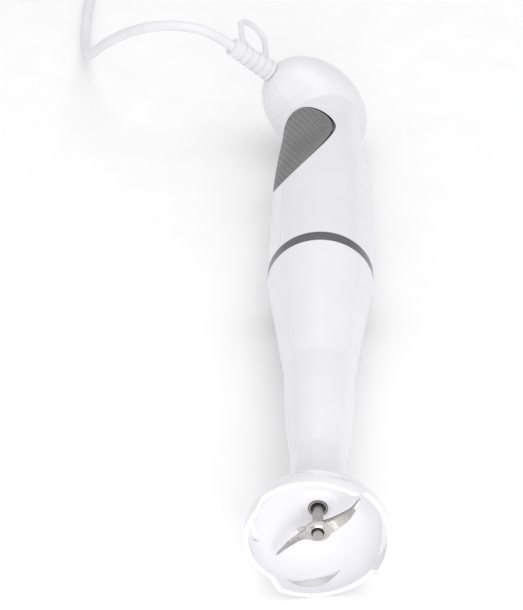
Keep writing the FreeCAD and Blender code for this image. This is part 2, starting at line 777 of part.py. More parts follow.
def build_handle():
    """Two half shells that meet on the plane through the axis and the trigger."""
    blend = 6.0
    egg = join("handle_outer", spun_profile("handle_outer", handle_outline(0, ring_top, head_z)),
               head_egg("head_outer", 0))
    outer = soften_neck("handle_form", egg, blend)
    inner = join("handle_inner", spun_profile("handle_inner", handle_outline(wall, ring_top - 1, head_z)),
                 head_egg("head_inner", wall))
    foot = spun_profile("handle_foot", [
        (spigot_radius - 2, arm_top + 3.7),
        (spigot_radius, arm_top + 3.7),
        (spigot_radius, ring_top),
        (grip_radius - 0.5, ring_top),
        (grip_radius - 0.5, ring_top + 1.5),
        (spigot_radius, ring_top + 1.5),
        (spigot_radius - 2, ring_top + 4),
    ])
    skin = cut("handle_skin", outer, inner, front_egg("trigger_opening", pad_gap, 4.0))
    whole = cut(
        "handle_whole",
        join("handle_solid", skin, foot, build_casing_ribs(outer)),
        block("pivot_slot", (17.5, -4.9, 250.0), (22.6, 4.9, 268.0)),
        rod("pivot_hole", pivot_radius, 17.2, (pivot_x, -8.6, pivot_z), ALONG_Y),
        block("bracket_slot", (2.0, -17.1, RAIL_LOW - 1), (5.0, 17.1, RAIL_HIGH + 1)),
        block("board_slot", (-6.95, -16.6, 266.0), (-5.35, 16.6, 333.0)),
        relief_rod("cord_opening", 4.5, -12, 14),
        relief_rod("flange_seat", 6.4, -12, -2.7),
        relief_rod("clamp_groove", cord_radius, -36, -8),
    )
    far = 60.0
    for name, low in (("handle_shell_left", 0.0), ("handle_shell_right", -far)):
        side = overlap(name, whole, block(f"{name}_side", (-far, low, 150.0), (far, low + far, 400.0)))
        holes = []
        for index, (x, z) in enumerate(SCREW_PLACES):
            if low < 0:
                holes.append(rod(f"clearance_{index}", 1.75, 60, (x, -60, z), ALONG_Y))
                holes.append(rod(f"counterbore_{index}", 2.95, 60, (x, -SCREW_HEAD - 60, z), ALONG_Y))
            else:
                holes.append(rod(f"pilot_{index}", 1.25, 9, (x, 0, z), ALONG_Y))
        holes += [rod(f"clamp_pilot_{name}_{y}", 1.0, 9, (CLAMP_MIDDLE, y, CLAMP_SEAT - 8))
                  for y in CLAMP_SCREWS]
        keep(name, cut(name, side, *holes))


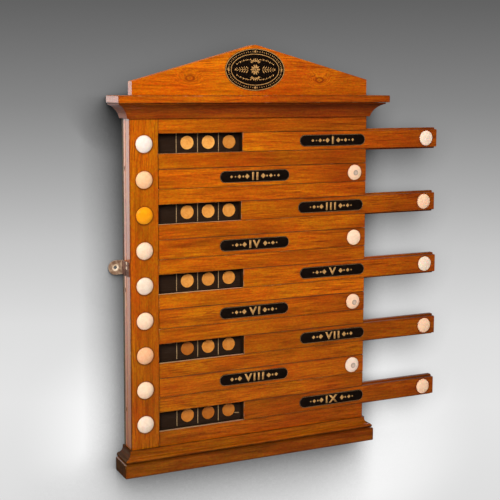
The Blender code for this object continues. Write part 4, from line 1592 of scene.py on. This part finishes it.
def addCamera():
    yaw = shot["yaw"]
    pitch = shot["pitch"]
    roll = shot["roll"]
    forward = Vector((math.sin(yaw) * math.cos(pitch), math.cos(yaw) * math.cos(pitch), -math.sin(pitch)))
    right = Vector((math.cos(yaw), -math.sin(yaw), 0))
    up = right.cross(forward)
    tiltedRight = right * math.cos(roll) + up * math.sin(roll)
    tiltedUp = up * math.cos(roll) - right * math.sin(roll)
    lens = bpy.data.cameras.new("photo_camera")
    lens.sensor_width = shot["sensorWidth"]
    lens.lens = shot["focalPixels"] * shot["sensorWidth"] / shot["imagePixels"]
    lens.shift_y = (shot["centreLine"] - shot["imagePixels"] / 2) / shot["imagePixels"]
    lens.clip_start = shot["nearest"]
    camera = bpy.data.objects.new("photo_camera", lens)
    turn = Matrix((tiltedRight, tiltedUp, -forward)).transposed()
    camera.matrix_world = Matrix.Translation(shot["place"]) @ turn.to_4x4()
    bpy.context.scene.collection.objects.link(camera)
    bpy.context.scene.camera = camera


addCamera()

# Light and stage

stage = {
    "floorHeight": -1.1, "floorSize": 12, "floorColour": (0.72, 0.72, 0.72),
    "wallGap": 0.001, "wallSize": 8,
}
lampLook = {
    "key": {"place": (-1.8, -3.3, 1.8), "aim": (0.35, 0, -0.20), "size": 1.5, "power": 50, "spread": 90},
    "fill": {"place": (1.6, -2.4, 0.5), "aim": (0.05, 0, 0.02), "size": 1.6, "power": 2, "spread": 150},
    "top": {"place": (0.1, -0.7, 1.9), "aim": (0.05, 0, 0.02), "size": 1.0, "power": 4, "spread": 120},
}
# The backdrop fades from pale, low down, to a middle grey, with a pale glow behind the plinth.
wallLook = {
    "greys": [(0.0, 0.87), (0.20, 0.895), (0.36, 0.865), (0.52, 0.772), (0.80, 0.522), (1.0, 0.384)],
    "riseLow": -0.4003, "riseHigh": 0.0763, "glow": 0.13, "glowRise": -0.343, "glowHalfRise": 0.1145,
    "glowHalfDrift": 0.1772, "glowSoft": (1.3, 0.6), "gamma": 2.2, "leastDepth": 0.8,
    "shadowReach": 0.08, "shadowPower": 2.8, "slideShadowLess": 1.4, "topShadowLess": 1.6,
    "wideReach": 0.20, "widePower": 2.3, "shadowTilt": math.radians(45), "shadowSamples": 16,
    "besideCase": (0.25, 0.31), "overPediment": (0.335, 0.350), "belowCase": (-0.30, -0.37),
}
skyLook = {
    "front": 0.05, "behind": 0.42, "camera": 0.75,
    "glossFront": 0.006, "glossBehind": 1.85, "glossRight": 1.3,
    "patch": Vector((-0.60, -0.72, 0.35)).normalized(), "patchSoft": (0.955, 0.985), "patchLevel": 2.4,
    "turnSoft": (0.15, 0.70), "horizon": (-0.42, -0.05),
    "rightSoft": (-0.1, 0.2), "behindSoft": (-0.1, 0.4),
}


def addLamp(name, look):
    lamp = bpy.data.lights.new(name, "AREA")
    lamp.shape = "SQUARE"
    lamp.size = look["size"]
    lamp.energy = look["power"]
    lamp.spread = math.radians(look["spread"])
    holder = bpy.data.objects.new(name, lamp)
    aim = Vector(look["aim"]) - Vector(look["place"])
    facing = aim.to_track_quat("-Z", "Y").to_matrix()
    holder.matrix_world = Matrix.Translation(look["place"]) @ facing.to_4x4()
    holder.visible_camera = False
    holder.visible_glossy = False
    bpy.context.scene.collection.objects.link(holder)


def stagePlane(name, size, finish, turn, place):
    bm = bmesh.new()
    bmesh.ops.create_grid(bm, x_segments=1, y_segments=1, size=size / 2)
    turned(bm, turn, "X")
    shifted(bm, place)
    mesh = bpy.data.meshes.new(name)
    bm.to_mesh(mesh)
    bm.free()
    mesh.materials.append(finish)
    plane = bpy.data.objects.new(name, mesh)
    bpy.context.scene.collection.objects.link(plane)
    return plane


def shadeOf(finish, reach):
    # The object's own soft shade on the wall. It is cast from above, so it lies low.
    tilt = wallLook["shadowTilt"]
    values = {"Distance": reach, "Normal": finish.joined(0.0, -math.cos(tilt), math.sin(tilt))}
    return finish.node("ShaderNodeAmbientOcclusion", {"samples": wallLook["shadowSamples"]}, values, "AO")


def wallFinish():
    # It glows grey above and pale below, with the object's shade painted in. Seen from behind it is clear.
    finish = Finish("studio_wall")
    x, y, z = finish.parts(finish.objectPlace())
    eye = Vector(shot["place"])
    sine, cosine = math.sin(shot["yaw"]), math.cos(shot["yaw"])
    depth = ((x - eye.x) * sine - eye.y * cosine).atLeast(wallLook["leastDepth"])
    rise = (z - eye.z) / depth
    drift = ((x - eye.x) * cosine + eye.y * sine) / depth
    share = (rise - wallLook["riseLow"]) / (wallLook["riseHigh"] - wallLook["riseLow"])
    grey = finish.ramp(share, [(place, (level, level, level)) for place, level in wallLook["greys"]])
    across = drift / wallLook["glowHalfDrift"]
    up = (rise - wallLook["glowRise"]) / wallLook["glowHalfRise"]
    glow = ((across * across + up * up) ** 0.5).between(*wallLook["glowSoft"]) * wallLook["glow"]
    level = (grey + glow) ** wallLook["gamma"]
    # The shade is fainter beside the thin slides and over the pediment, and wider below.
    besideCase = x.between(*wallLook["besideCase"]) * wallLook["slideShadowLess"]
    nearPower = wallLook["shadowPower"] - besideCase
    nearPower = nearPower - z.between(*wallLook["overPediment"]) * wallLook["topShadowLess"]
    near = shadeOf(finish, wallLook["shadowReach"]) ** nearPower
    wide = shadeOf(finish, wallLook["wideReach"]) ** (wallLook["widePower"] - besideCase)
    below = z.between(*wallLook["belowCase"])
    level = level * ((1.0 - below) * near + below * wide)
    paint = finish.node("ShaderNodeEmission", {}, {"Color": finish.joined(level, level, level)})
    clear = finish.node("ShaderNodeBsdfTransparent", {})
    behind = finish.node("ShaderNodeNewGeometry", {}, output="Backfacing")
    both = finish.node("ShaderNodeMixShader", {}, {0: behind, 1: paint, 2: clear})
    finish.feed(finish.tree.nodes["Material Output"].inputs["Surface"], both)
    return finish.block


def floorFinish():
    finish = Finish("studio_floor", {"Roughness": 0.8, "Specular IOR Level": 0.1})
    return finish.paint(Base_Color=stage["floorColour"])


def lightWorld():
    # Soft grey light. Glossy surfaces see a pale room behind the board and a dim one in front.
    world = bpy.data.worlds.new("studio")
    world.use_nodes = True
    bpy.context.scene.world = world
    sky = Finish("studio", tree=world.node_tree)
    background = world.node_tree.nodes["Background"]
    direction = sky.node("ShaderNodeTexCoord", {}, output="Generated")
    x, y, z = sky.parts(direction)
    glossyRay = sky.node("ShaderNodeLightPath", {}, output="Is Glossy Ray")
    cameraRay = sky.node("ShaderNodeLightPath", {}, output="Is Camera Ray")
    patch = x * skyLook["patch"].x + y * skyLook["patch"].y + z * skyLook["patch"].z
    toRight = x.between(*skyLook["rightSoft"]) * (skyLook["glossRight"] - skyLook["glossBehind"])
    pale = (toRight + skyLook["glossBehind"]) * z.between(*skyLook["horizon"])
    glossy = y.between(*skyLook["turnSoft"]) * pale + skyLook["glossFront"]
    glossy = glossy + patch.between(*skyLook["patchSoft"]) * skyLook["patchLevel"]
    diffuse = y.between(*skyLook["behindSoft"]) * (skyLook["behind"] - skyLook["front"]) + skyLook["front"]
    level = glossyRay * glossy + (1.0 - glossyRay) * diffuse
    level = cameraRay * skyLook["camera"] + (1.0 - cameraRay) * level
    sky.feed(background.inputs["Color"], sky.joined(level, level, level))
    background.inputs["Strength"].default_value = 1.0


floor = stagePlane("floor", stage["floorSize"], floorFinish(), 0, (0, 0, stage["floorHeight"]))
floor.visible_glossy = False
wallMiddle = (0, stage["wallGap"], stage["floorHeight"] + stage["wallSize"] / 2)
wall = stagePlane("wall", stage["wallSize"], wallFinish(), quarterTurn, wallMiddle)
wall.visible_diffuse = False
wall.visible_glossy = False
wall.visible_shadow = False
for name, look in lampLook.items():
    addLamp(name + "_lamp", look)
lightWorld()
bpy.context.scene.view_settings.view_transform = "Standard"
print("stage and light made")
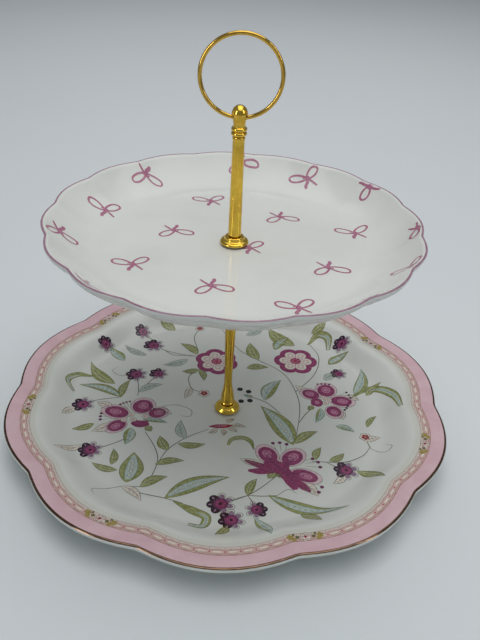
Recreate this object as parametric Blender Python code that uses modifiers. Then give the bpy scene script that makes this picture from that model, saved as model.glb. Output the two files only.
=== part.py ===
* * * * * * * * *
Requirement
From the line that contains "Recreate this object" to the last line of the material above, repeat every line exactly, keeping both the first and the last.

Solution for this exercise
Recreate this object as parametric Blender Python code that uses modifiers. Then give the bpy scene script that makes this picture from that model, saved as model.glb. Output the two files only.
=== part.py ===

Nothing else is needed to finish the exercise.